Optic flow density affects task performance

A final manipulation involved changing the informativeness of optic flow by varying the density of the ground plane elements between two possible values (sparse and dense for monkeys, with and without optic flow for humans; Fig. 6A). If subjects rely on optic flow integration to navigate, different values of ground plane density would have an impact on the subjects' responses. Indeed, the overall response variability was much larger for low-density conditions across monkey subjects for both linear (SD ± SE, high density, 0.56 ± 0.05 m; low density, 0.68 ± 0.05 m; t test, p < 10−3) and angular (high density, 9 ± 0.8°, low density, 10 ± 0.8°; p < 10−3) responses (Fig. 6B). Likewise, in human subjects, the removal of optic flow increased the SD of linear (with optic, 1.11 ± 0.08 m; without optic flow, 1.37 ± 0.07 m; t test, p = 0.03) and angular (with optic flow, 14.15 ± 3.1°, without optic flow, 40.83 ± 3.3°; p = 0.01) responses. Altering the density of optic flow affected subjects' accuracy by increasing the absolute error in monkeys (mean Euclidian error ± SD, high density, 0.65 ± 0.2 m; low density, 0.8 ± 0.22 m; t test, p < 10−6) and humans (with optic flow, 1.68 ± 0.91 m; without optic flow, 2.5 ± 0.73 m; t test, p = 0.003; Note: All trials, not just those rewarded, were included). This difference was also reflected in ROC analysis (Fig. 6C,D; AUC ± SD, high density, 0.85 ± 0.06; low density, 0.79 ± 0.08, p < 10−6). Similarly, removal of optic flow cues in humans decreased AUC from 0.8 ± 0.09 (optic flow) to 0.67 ± 0.07 (no optic flow; t test, p = 0.012). Once again, these results collectively suggest that the subjects rely heavily on optic flow to navigate to the target.

In a final variant of this task (Fig. 7), we also manipulated the duration of the ground plane optic flow. Specifically, in humans (separate cohort, n = 11) optic flow was presented for 500, 750, 1000, or 1500 ms from trial onset (randomly intermixed across trials). We reasoned that if humans were not integrating optic flow across the duration of their trajectories (median duration ∼2000 ms) but instead were using the optic flow to initially adjust their internal models (e.g., their velocity estimate) and then navigated by dead reckoning, then their performance would not continuously improve with increasing optic flow durations. Performance, as measured by the area under the ROC, continuously improved with increasing optic flow durations (one-way ANOVA, F(3,36) = 2.74, p < 0.05, Bonferroni-corrected post hoc t test, all p values < 0.05; Fig. 7), supporting the hypothesis that observers do indeed integrate optic flow over the entire duration of their trajectories.

Figure 7.

Figure 7.

Humans integrate optic flow throughout the duration of their trajectories. A, Target locations (black dots) and trajectories for a subset of trials in an example subject. As the presentation of optic flow information increased in duration (red gradient, left to right, 500, 750, 1000, and 1500 ms) the subject's overshooting of targets became less drastic. This is in line with a known prior for slow speeds in humans during this task (Lakshminarasimhan et al., 2018a; Noel et al., 2020), given that at lower optic flow presentation durations the trajectory ought to be further driven by the prior. B, ROC curves for all subjects (thin line) and their average (thick line) as a function of optic flow duration. C, Mean AUC of the ROC. Error bars are ±1 SEM.
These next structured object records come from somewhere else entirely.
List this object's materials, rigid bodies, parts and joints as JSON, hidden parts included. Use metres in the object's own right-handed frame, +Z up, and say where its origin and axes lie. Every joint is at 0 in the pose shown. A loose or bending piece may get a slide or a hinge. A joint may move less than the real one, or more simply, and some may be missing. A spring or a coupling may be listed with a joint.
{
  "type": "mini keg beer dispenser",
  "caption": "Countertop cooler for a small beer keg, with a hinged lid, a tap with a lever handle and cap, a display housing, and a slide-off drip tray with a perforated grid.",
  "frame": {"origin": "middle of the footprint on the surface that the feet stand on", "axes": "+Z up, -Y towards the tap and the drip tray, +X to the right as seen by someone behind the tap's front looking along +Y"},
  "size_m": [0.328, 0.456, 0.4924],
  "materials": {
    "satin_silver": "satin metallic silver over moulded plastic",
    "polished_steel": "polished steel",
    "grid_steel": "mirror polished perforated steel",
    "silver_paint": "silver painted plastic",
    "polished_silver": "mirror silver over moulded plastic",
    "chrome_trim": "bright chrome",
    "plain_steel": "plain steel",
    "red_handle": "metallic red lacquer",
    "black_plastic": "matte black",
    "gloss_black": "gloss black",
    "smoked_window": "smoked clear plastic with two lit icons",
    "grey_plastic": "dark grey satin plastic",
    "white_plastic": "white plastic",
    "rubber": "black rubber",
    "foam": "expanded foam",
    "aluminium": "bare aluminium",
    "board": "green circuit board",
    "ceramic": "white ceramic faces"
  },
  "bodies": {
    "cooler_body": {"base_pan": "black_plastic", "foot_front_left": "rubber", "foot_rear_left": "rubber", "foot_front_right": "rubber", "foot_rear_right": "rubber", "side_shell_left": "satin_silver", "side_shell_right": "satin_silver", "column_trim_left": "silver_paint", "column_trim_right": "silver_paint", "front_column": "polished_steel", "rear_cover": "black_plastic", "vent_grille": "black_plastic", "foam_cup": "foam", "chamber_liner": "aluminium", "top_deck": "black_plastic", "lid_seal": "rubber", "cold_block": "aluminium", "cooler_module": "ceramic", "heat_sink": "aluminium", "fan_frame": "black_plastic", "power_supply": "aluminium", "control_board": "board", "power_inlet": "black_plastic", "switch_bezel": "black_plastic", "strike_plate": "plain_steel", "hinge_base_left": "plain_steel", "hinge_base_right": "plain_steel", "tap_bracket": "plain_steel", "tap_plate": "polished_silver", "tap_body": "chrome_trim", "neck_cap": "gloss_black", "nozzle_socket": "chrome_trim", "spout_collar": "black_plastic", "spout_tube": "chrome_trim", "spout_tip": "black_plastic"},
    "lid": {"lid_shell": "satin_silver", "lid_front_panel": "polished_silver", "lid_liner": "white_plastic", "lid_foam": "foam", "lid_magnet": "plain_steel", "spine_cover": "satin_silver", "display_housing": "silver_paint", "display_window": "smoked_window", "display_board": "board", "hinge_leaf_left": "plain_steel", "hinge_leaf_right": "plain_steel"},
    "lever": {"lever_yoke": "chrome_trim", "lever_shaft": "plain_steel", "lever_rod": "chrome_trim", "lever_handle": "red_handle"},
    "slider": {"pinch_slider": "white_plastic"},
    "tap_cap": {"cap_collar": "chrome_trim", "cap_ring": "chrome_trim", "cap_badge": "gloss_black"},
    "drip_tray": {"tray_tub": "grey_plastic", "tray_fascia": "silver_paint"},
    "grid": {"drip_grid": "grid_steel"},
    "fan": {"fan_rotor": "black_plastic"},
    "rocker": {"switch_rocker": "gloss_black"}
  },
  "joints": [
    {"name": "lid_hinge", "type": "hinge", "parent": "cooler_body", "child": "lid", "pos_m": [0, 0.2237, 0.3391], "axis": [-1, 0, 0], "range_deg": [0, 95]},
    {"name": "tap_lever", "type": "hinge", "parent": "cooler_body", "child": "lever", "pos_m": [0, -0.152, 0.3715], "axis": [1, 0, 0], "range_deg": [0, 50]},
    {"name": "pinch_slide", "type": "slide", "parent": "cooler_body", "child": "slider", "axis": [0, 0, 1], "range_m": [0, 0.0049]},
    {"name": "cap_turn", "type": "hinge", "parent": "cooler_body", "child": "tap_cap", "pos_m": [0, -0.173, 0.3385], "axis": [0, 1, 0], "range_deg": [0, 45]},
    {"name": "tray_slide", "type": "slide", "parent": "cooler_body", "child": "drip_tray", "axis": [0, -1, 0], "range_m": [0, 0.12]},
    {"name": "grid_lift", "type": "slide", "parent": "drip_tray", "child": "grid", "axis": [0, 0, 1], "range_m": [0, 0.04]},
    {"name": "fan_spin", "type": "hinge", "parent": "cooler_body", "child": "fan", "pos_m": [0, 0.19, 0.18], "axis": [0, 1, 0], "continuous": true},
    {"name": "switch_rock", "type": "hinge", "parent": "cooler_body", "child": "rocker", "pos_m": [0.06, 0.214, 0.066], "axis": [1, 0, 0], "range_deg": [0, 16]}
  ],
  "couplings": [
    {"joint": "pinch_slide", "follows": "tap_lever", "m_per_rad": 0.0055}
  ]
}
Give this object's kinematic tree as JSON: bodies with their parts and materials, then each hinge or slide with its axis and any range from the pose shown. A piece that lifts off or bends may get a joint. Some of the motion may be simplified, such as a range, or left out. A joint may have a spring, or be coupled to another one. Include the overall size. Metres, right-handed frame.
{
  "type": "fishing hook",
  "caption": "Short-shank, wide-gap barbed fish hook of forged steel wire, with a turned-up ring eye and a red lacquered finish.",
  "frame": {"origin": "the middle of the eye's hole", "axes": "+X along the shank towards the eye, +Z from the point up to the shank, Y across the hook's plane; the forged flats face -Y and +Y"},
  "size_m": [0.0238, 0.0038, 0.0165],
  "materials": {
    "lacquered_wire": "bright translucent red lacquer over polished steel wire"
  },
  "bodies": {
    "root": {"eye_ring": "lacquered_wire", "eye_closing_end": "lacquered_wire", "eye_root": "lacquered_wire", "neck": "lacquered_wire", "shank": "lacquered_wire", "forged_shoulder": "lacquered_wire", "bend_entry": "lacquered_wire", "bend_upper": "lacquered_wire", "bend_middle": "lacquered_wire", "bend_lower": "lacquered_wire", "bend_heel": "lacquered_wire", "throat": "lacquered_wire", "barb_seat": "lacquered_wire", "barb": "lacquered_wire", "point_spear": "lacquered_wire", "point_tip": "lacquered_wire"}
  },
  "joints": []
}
In summary, we found that both macaques and humans were able to compensate for dynamic perturbations of internal state by using optic flow cues. In addition, subjects used optic flow to adjust their control and adapt to uncued changes in joystick gain. In both cases, the observed compensation was less than ideal, suggesting that subjects may also rely on an internal model of the control dynamics to some extent. Consistently with this, we found that removing optic flow cues decreased accuracy but did not completely blunt performance. Most critically, humans integrate optic flow throughout the duration of their trajectories.

Discussion

Using three independent manipulations of the same basic navigation task, we showed that both monkey and human subjects rely on optic flow to navigate to the flashed target. Specifically, we introduced external perturbations to the subjects' movement, varied the control gain of the joystick, and altered the density (and timing) of the optic flow to test whether the subjects integrate optic flow information to infer their self-location relative to the target. We found that subjects adjusted their steering velocity to compensate for external perturbations, adapted to joystick control gain changes, and showed degraded performance as the sensory uncertainty of the optic flow was decreased (monkeys) or eliminated (humans).
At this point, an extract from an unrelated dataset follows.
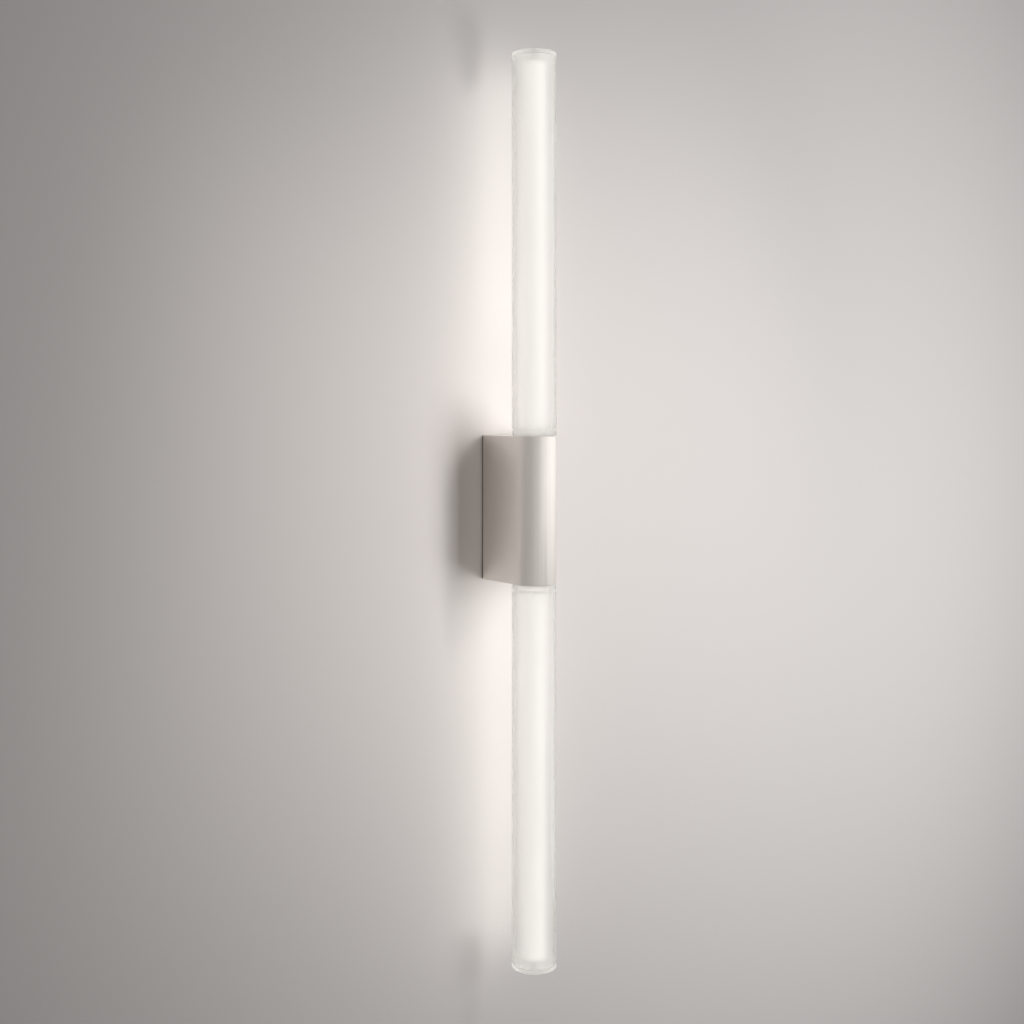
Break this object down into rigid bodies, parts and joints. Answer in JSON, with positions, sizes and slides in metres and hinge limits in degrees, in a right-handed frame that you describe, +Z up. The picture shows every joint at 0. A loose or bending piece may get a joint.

Human navigation research has long taken for granted that path integration by integration of optic flow is feasible, but it never explicitly tested this hypothesis using naturalistic paradigms. Most previous studies used experimental paradigms that have artificial constraints, such as passive translation (Klatzky et al., 1998; Jürgens and Becker, 2006; Petzschner and Glasauer, 2011; Campos et al., 2012; Tramper and Medendorp, 2015), discretized decision and actions (Ter Horst et al., 2015; Chrastil et al., 2016; Koppen et al., 2019), or restricted movements to a one-dimensional track (Frenz and Lappe, 2005; Frenz et al., 2007; Campbell et al., 2018). In contrast, real-world navigation is an active process with rich temporal dynamics that typically takes place in two dimensions. By incorporating all three features into the task, our findings validate the utility of optic flow for navigation in the absence of landmarks.
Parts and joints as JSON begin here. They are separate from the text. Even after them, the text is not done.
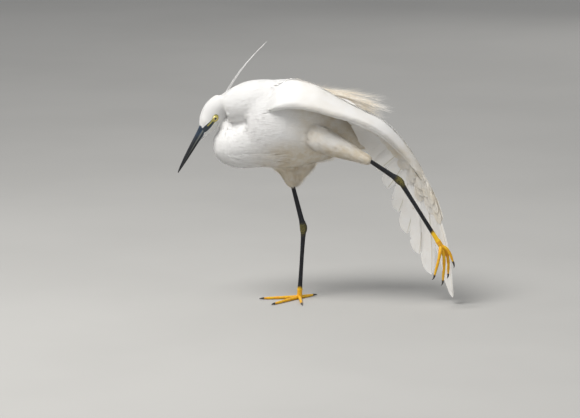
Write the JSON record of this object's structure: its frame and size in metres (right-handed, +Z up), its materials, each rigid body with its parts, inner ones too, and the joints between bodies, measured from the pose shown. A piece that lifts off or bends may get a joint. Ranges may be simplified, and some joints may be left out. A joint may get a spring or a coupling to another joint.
{
  "type": "little egret",
  "caption": "White wading bird standing on one leg, stretching the wing and leg of its other side, with a folded neck, a slim dark bill, dark legs and yellow feet.",
  "frame": {"origin": "the middle of the sole of the standing right foot, on the floor", "axes": "+Z up, -X the way the bird faces, -Y towards its left side, which stretches its wing and leg"},
  "size_m": [0.4124, 0.1573, 0.3914],
  "materials": {
    "plumage": "soft white feathers",
    "bill_horn": "smooth dark horn",
    "eye": "wet and glossy",
    "leg_skin": "black scaled skin",
    "foot_skin": "yellow scaled skin",
    "claw_horn": "dark horn"
  },
  "bodies": {
    "root": {"head": "plumage", "crest": "plumage", "bill_upper": "bill_horn", "bill_lower": "bill_horn", "eye_left": "eye", "eye_right": "eye", "neck_upper": "plumage", "neck_lower": "plumage", "torso": "plumage", "tail": "plumage", "wing_left_arm": "plumage", "wing_left_hand": "plumage", "wing_right": "plumage", "thigh_right": "plumage", "thigh_left": "plumage", "shank_right": "leg_skin", "shank_left": "leg_skin", "tarsus_right": "leg_skin", "tarsus_left": "leg_skin", "foot_right": "foot_skin", "foot_left": "foot_skin", "claw_right_inner": "claw_horn", "claw_right_middle": "claw_horn", "claw_right_outer": "claw_horn", "claw_right_hind": "claw_horn", "claw_left_inner": "claw_horn", "claw_left_middle": "claw_horn", "claw_left_outer": "claw_horn", "claw_left_hind": "claw_horn"}
  },
  "joints": []
}
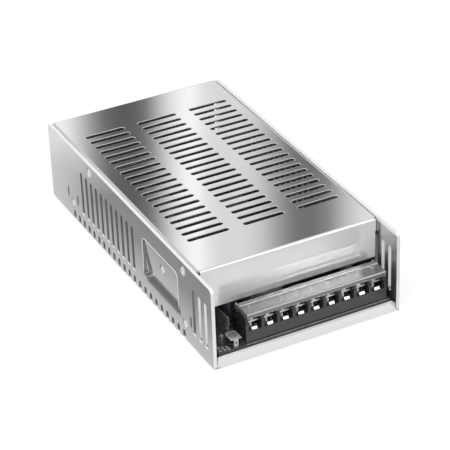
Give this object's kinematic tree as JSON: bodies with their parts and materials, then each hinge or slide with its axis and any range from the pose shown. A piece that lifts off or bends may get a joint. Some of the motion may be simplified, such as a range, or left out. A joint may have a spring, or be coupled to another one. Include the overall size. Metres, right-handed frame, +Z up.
{
  "type": "power supply",
  "caption": "Flat enclosed power supply in a bright folded case with long vents, a row of screw terminals under a clear hinged cover and a trimmer beside them.",
  "frame": {"origin": "centre of the case's underside", "axes": "+Z up, +Y away from the terminals along the length, +X across the width with the trimmer on the -X side"},
  "size_m": [0.115, 0.215, 0.051],
  "materials": {
    "bright_sheet": "bright smooth sheet",
    "bright_screw": "bright nickel",
    "terminal_metal": "tinned",
    "black_plastic": "satin",
    "clear_plastic": "clear glossy",
    "board": "satin",
    "film": "glossy",
    "brass": "turned",
    "heat_aluminium": "plain",
    "pad": "matte",
    "sleeve": "shrunk sleeve",
    "ferrite": "sintered",
    "copper": "enamelled wire",
    "tape": "taped",
    "bobbin": "moulded",
    "box_plastic": "moulded",
    "ceramic": "dipped",
    "chip": "moulded",
    "clear_glass": "clear",
    "lamp": "tinted clear",
    "white_ceramic": "fired"
  },
  "bodies": {
    "housing": {"case": "bright_sheet", "lid": "bright_sheet", "lid_screws": "bright_screw", "side_screws": "bright_screw", "clamp_screws": "bright_screw", "insulating_film": "film", "board_standoffs": "brass", "board_screws": "bright_screw", "circuit_board": "board", "terminal_block": "black_plastic", "terminal_plates": "terminal_metal", "terminal_washers": "terminal_metal", "terminal_screws": "terminal_metal", "trimmer_frame": "terminal_metal", "trimmer_base": "black_plastic", "indicator_lamp": "lamp", "barrier_sheet": "film", "rectifier_spreader": "heat_aluminium", "transistor_spreader": "heat_aluminium", "thermal_pads": "pad", "output_rectifiers": "chip", "switching_transistors": "chip", "clamp_strips": "bright_screw", "clamp_nuts": "bright_screw", "bulk_capacitors": "sleeve", "output_capacitors": "sleeve", "small_capacitors": "sleeve", "output_choke_core": "ferrite", "output_choke_winding": "copper", "transformer_core": "ferrite", "transformer_bobbin": "bobbin", "transformer_winding": "tape", "driver_transformer_core": "ferrite", "driver_transformer_coil": "tape", "line_choke_core": "ferrite", "line_choke_coils": "copper", "box_capacitor": "box_plastic", "fuse": "clear_glass", "fuse_clips": "terminal_metal", "varistor": "ceramic", "thermistor": "chip", "y_capacitors": "ceramic", "bridge_rectifier": "chip", "drum_inductor": "ferrite", "control_chip": "chip", "optocoupler": "chip", "film_capacitors": "box_plastic", "resistors": "ceramic", "power_resistor": "white_ceramic"},
    "clear_cover": {"terminal_cover": "clear_plastic"},
    "trimmer": {"trimmer_rotor": "terminal_metal"}
  },
  "joints": [
    {"name": "clear_cover_hinge", "type": "hinge", "parent": "housing", "child": "clear_cover", "pos_m": [0.0077, -0.0922, 0.0242], "axis": [-1, 0, 0], "range_deg": [0, 90]},
    {"name": "trimmer_turn", "type": "hinge", "parent": "housing", "child": "trimmer", "pos_m": [-0.0418, -0.0998, 0.014], "axis": [0, 0, 1], "range_deg": [-135, 135]}
  ]
}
The approach used here also has implications for studying sensory evidence accumulation in general. Traditionally, evidence accumulation has been studied using paradigms in which subjects passively view a noisy stimulus with predefined dynamics, integrate evidence for a period of time, and then report their decision at the end of the trial (Gold and Shadlen, 2007; Kiani et al., 2013). In such tasks, the latent dynamics are not under the subject's control. The active nature of the task used here highlights fundamental aspects of behavior such as the closed-loop interaction between sensation and action, the travel cost, and the uncertainty about the dynamics of the world, which are intractable in passive tasks. In past studies, passive tasks had been used to test the contribution of optic flow in navigation (Frenz and Lappe, 2005; Lappe et al., 2007); however, large inaccuracies (biases) persisted in performance despite feedback (Petzschner and Glasauer, 2011; McManus et al., 2017). On the other hand, more recent studies support an increased granularity of information sampling (Voigts et al., 2015) during active tasks, as well as an improvement in subjects' ability to recognize irregularities during evidence accumulation (Górska et al., 2018). These findings are congruent with our results, showing that subjects compensate almost perfectly for unpredicted perturbations of optic flow and raise the question of whether the estimation of unpredicted displacements would be comparable under passive movement. Although a direct comparison to previous passive paradigms is not straightforward because of task differences, we could speculate that active behavior plays a fundamental role in the accurate learning of an internal model initially, which significantly affects task performance. However, this is a question to be addressed in future studies with an adequate task design that will allow effective comparison.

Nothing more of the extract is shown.